Suppliers should be confident that a good has previously been subject to tax in order to apply the profit margin scheme. Such evidence or information of this position could include but is not limited to.:
o information relating to the date the good was first manufactured, sold or brought in to use
o e.g. in the case of a car, the date the car was first registered would indicate its sale would have been subject to VAT if it was registered on a date after 1 January 2018;
o Evidence that the supplier paid VAT on their original purchase e.g. by asking the supplier for a copy of the tax invoice relating to their purchase of the good.
Where a Taxable Person has charged Tax in respect of a supply with reference to the profit margin, the Taxable Person shall issue a Tax Invoice that clearly states that the Tax was charged with reference to the profit margin, in addition to all other information required to be stated in a Tax Invoice except the amount of Tax.

Transportation

As per the Clause (4), Article (45) of the Federal Decree-Law No. 8 of 2017 on Value Added Tax and as per Article (34) of Cabinet Decision No. 52 of 2017 on the Executive Regulations (“VAT Executive Regulations”): The supply of the means of transport shall be subject to the zero rate in the case of, a supply of bus or train that is designed or adapted to be used for public transportation of (10) or more passengers.

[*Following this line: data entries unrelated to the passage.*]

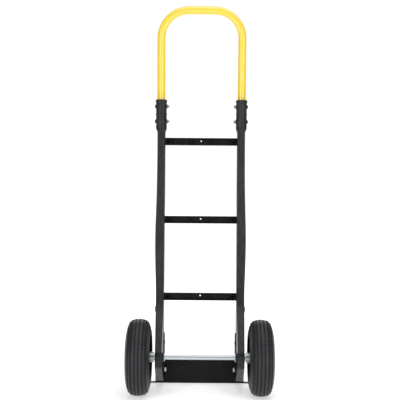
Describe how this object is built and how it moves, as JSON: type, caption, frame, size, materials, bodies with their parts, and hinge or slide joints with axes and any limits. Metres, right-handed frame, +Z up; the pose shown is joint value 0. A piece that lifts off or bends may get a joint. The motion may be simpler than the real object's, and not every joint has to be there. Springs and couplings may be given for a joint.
{
  "type": "hand truck",
  "caption": "Upright two-wheeled hand truck with a steel loop handle, moulded ladder frame, bolted toe plate and air-filled wheels on a plain axle.",
  "frame": {"origin": "on the floor, under the middle of the truck's box", "axes": "+Z up, +Y forward towards the load and the toe plate, +X to the truck's right as its user sees it from behind"},
  "size_m": [0.482, 0.51, 1.3175],
  "materials": {
    "rail_nylon": "dark grey glass-filled nylon, fine moulded texture",
    "crossbar_nylon": "black glass-filled nylon, fine moulded texture",
    "yellow_paint": "bright yellow powder coat on steel tube",
    "black_paint": "satin black powder coat on steel sheet",
    "black_bolts": "black oxide on steel",
    "zinc": "bright zinc plate, lightly scuffed",
    "tyre_rubber": "black rubber with a ribbed tread",
    "tube_rubber": "smooth black rubber",
    "rim_paint": "gloss black paint on pressed steel",
    "bearing_steel": "ground bearing steel",
    "valve_rubber": "black rubber",
    "cap_plastic": "black moulded cap"
  },
  "bodies": {
    "frame": {"left_side_rail": "rail_nylon", "right_side_rail": "rail_nylon", "upper_crossbar": "crossbar_nylon", "middle_crossbar": "crossbar_nylon", "lower_crossbar": "crossbar_nylon", "crossbar_screws": "black_bolts", "handle_loop": "yellow_paint", "handle_bolts": "black_bolts", "handle_nuts": "zinc", "toe_plate": "black_paint", "left_toe_bracket": "black_paint", "right_toe_bracket": "black_paint", "toe_plate_bolts": "black_bolts", "toe_plate_nuts": "zinc", "bracket_bolts": "black_bolts", "bracket_nuts": "zinc", "axle": "zinc", "axle_bushes": "zinc", "inner_washers": "zinc", "outer_washers": "zinc", "split_pins": "zinc"},
    "left_wheel": {"left_tyre": "tyre_rubber", "left_inner_tube": "tube_rubber", "left_rim_inner_half": "rim_paint", "left_rim_outer_half": "rim_paint", "left_hub": "zinc", "left_wheel_bearings": "bearing_steel", "left_rim_bolts": "zinc", "left_rim_nuts": "zinc", "left_valve_stem": "valve_rubber", "left_valve_cap": "cap_plastic"},
    "right_wheel": {"right_tyre": "tyre_rubber", "right_inner_tube": "tube_rubber", "right_rim_inner_half": "rim_paint", "right_rim_outer_half": "rim_paint", "right_hub": "zinc", "right_wheel_bearings": "bearing_steel", "right_rim_bolts": "zinc", "right_rim_nuts": "zinc", "right_valve_stem": "valve_rubber", "right_valve_cap": "cap_plastic"}
  },
  "joints": [
    {"name": "left_wheel_spin", "type": "hinge", "parent": "frame", "child": "left_wheel", "pos_m": [-0.201, -0.13, 0.125], "axis": [1, 0, 0], "continuous": true},
    {"name": "right_wheel_spin", "type": "hinge", "parent": "frame", "child": "right_wheel", "pos_m": [0.201, -0.13, 0.125], "axis": [1, 0, 0], "continuous": true}
  ]
}
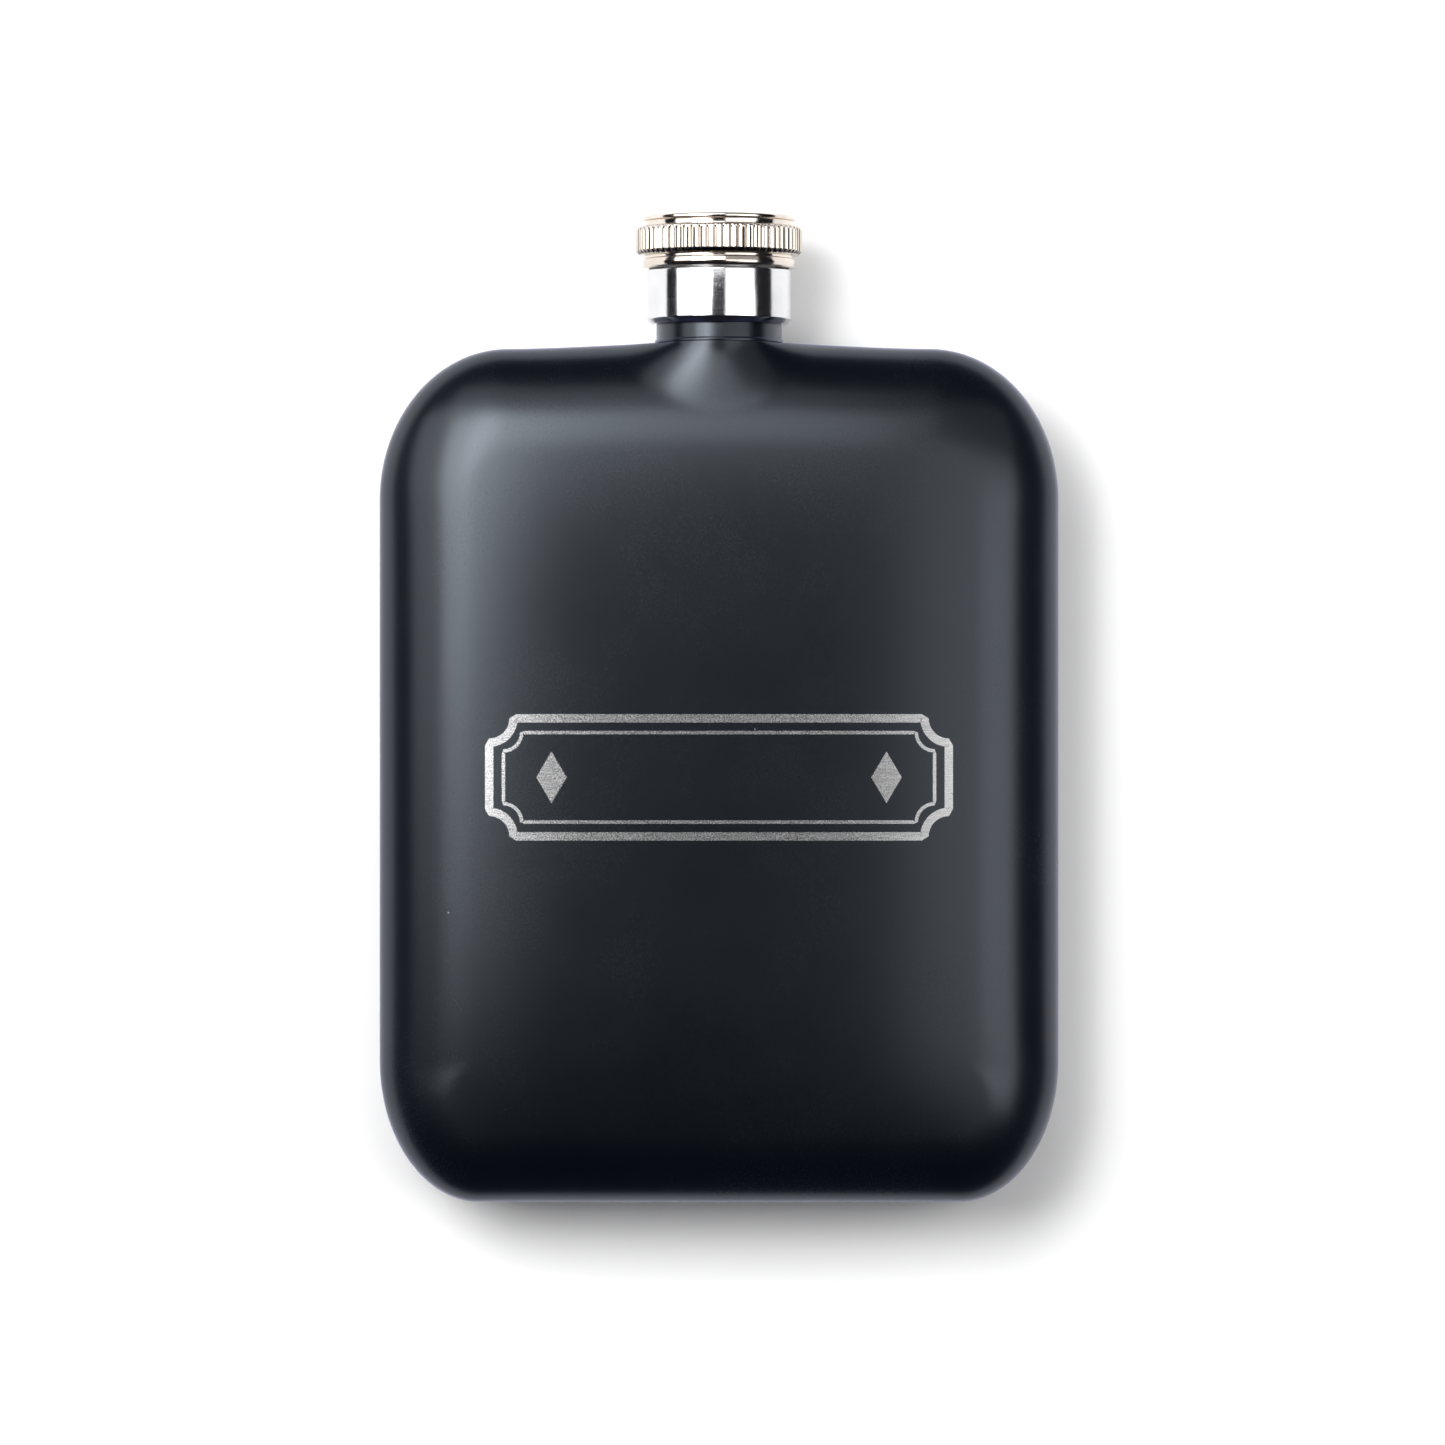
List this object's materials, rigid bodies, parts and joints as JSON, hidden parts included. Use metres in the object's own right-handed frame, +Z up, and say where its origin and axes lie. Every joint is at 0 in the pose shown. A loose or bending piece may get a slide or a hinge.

One such qualifying means of transport includes the supply of a bus or train that is designed or adapted to be used for public transportation of 10 or more passengers. This Public Clarification discusses the definition of ‘public transportation’ and its interpretation for the purposes of identifying those buses or trains which qualify to be supplied at the zero rate under this provision.As a result, those means of transport which are designed to transport a specific category of individuals, such as school students or employees of a business, do not meet the conditions to be treated as a qualifying means of transport for the purposes of the zero-rating provisions. Such means of transport shall therefore be subject to the standard rate of VAT.
This denotes that, any supplies of means of transport (e.g. supply of buses) made for the use of schools or business are subject to 5% tax at the time of its purchase.
It has also been clarified by the FTA that, whether or not the original supply of the means of transport qualified for zero rating has no impact on the VAT liability of any charges made for the supply of transportation services. The VAT treatment of the means of transport when purchased does not determine the VAT treatment of any supply of transport services made using that vehicle. Providing services to business for transporting its employees from one place to another still remains exempt under law. Therefore, where local transport is made for a charge to a defined group of people, any VAT incurred on the costs of purchasing the means of transport, fuel etc. in order to provide that service is not recoverable.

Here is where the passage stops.